* **Records shown**
____________

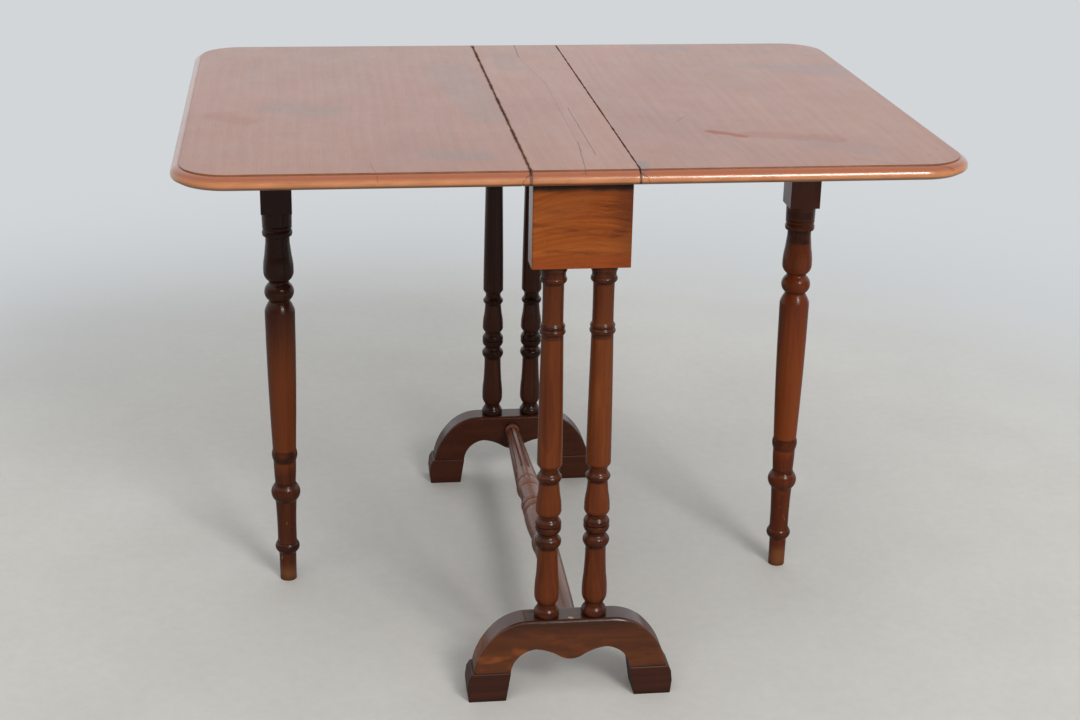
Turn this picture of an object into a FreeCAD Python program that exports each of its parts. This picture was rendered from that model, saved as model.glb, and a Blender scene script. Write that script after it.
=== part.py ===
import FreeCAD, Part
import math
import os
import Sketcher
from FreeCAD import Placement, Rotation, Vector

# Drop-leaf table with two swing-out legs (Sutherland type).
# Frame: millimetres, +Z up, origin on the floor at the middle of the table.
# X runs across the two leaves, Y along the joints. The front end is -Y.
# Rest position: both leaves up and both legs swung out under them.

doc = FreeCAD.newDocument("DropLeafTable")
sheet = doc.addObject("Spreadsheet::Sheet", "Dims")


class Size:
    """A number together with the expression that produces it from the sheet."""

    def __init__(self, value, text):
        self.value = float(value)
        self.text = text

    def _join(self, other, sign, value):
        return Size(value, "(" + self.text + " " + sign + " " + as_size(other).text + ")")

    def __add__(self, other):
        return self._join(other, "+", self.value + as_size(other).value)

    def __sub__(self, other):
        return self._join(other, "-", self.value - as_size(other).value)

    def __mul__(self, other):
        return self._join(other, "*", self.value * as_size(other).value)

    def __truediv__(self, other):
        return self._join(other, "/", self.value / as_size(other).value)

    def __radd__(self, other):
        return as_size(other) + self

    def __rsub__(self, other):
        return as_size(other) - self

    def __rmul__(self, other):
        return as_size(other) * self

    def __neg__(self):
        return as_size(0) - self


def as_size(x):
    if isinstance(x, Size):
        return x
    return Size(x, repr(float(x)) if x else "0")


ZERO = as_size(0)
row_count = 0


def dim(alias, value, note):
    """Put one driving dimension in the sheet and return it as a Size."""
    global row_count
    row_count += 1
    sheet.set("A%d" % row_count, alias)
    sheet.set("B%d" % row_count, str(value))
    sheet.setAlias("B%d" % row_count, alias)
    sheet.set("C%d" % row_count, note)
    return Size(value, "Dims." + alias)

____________

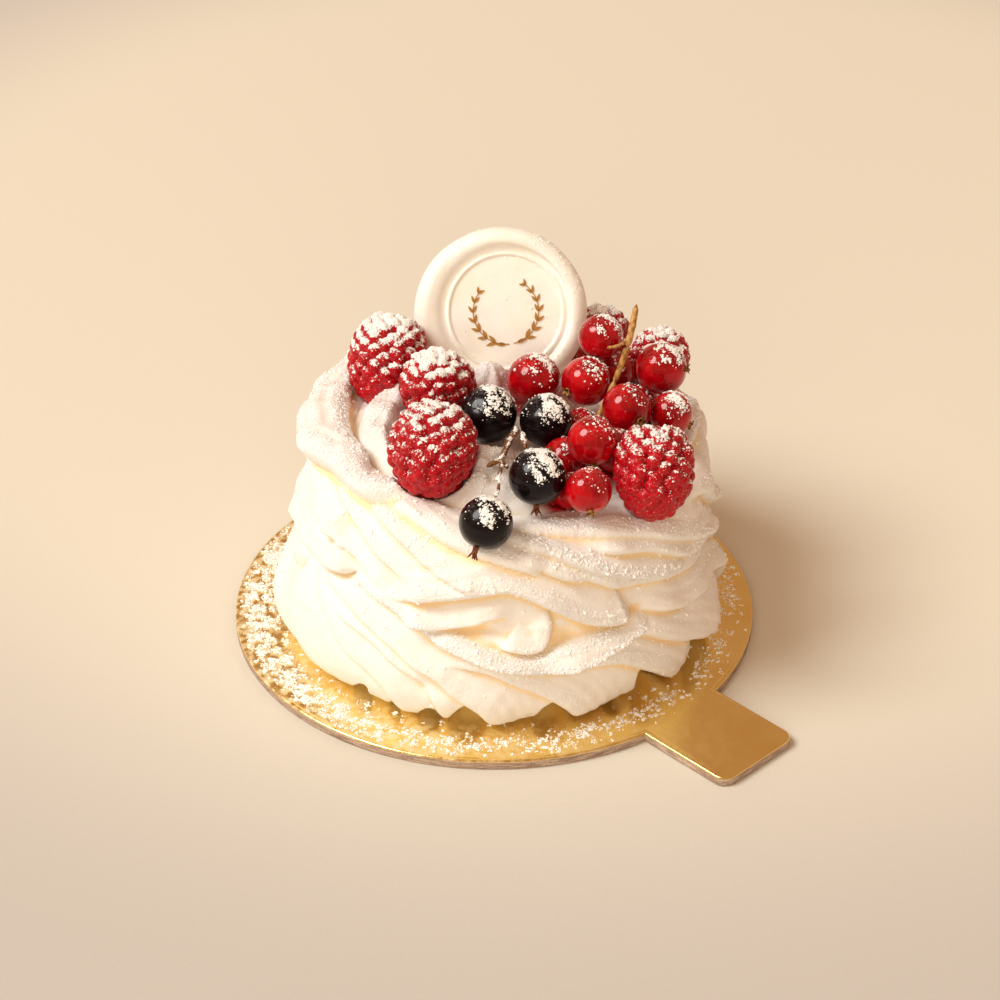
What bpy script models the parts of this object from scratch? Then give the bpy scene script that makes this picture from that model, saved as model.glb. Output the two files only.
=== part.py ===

____________

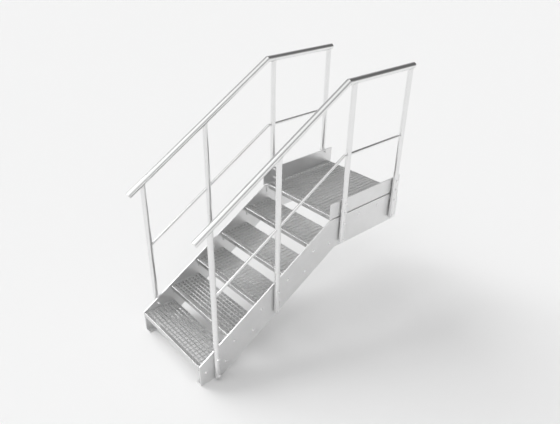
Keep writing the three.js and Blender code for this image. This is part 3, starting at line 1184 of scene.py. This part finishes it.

____________

* **Goal**
The records are above. How many lines in them contain the word "model"? Give the number alone.

* **Result for this exercise**
2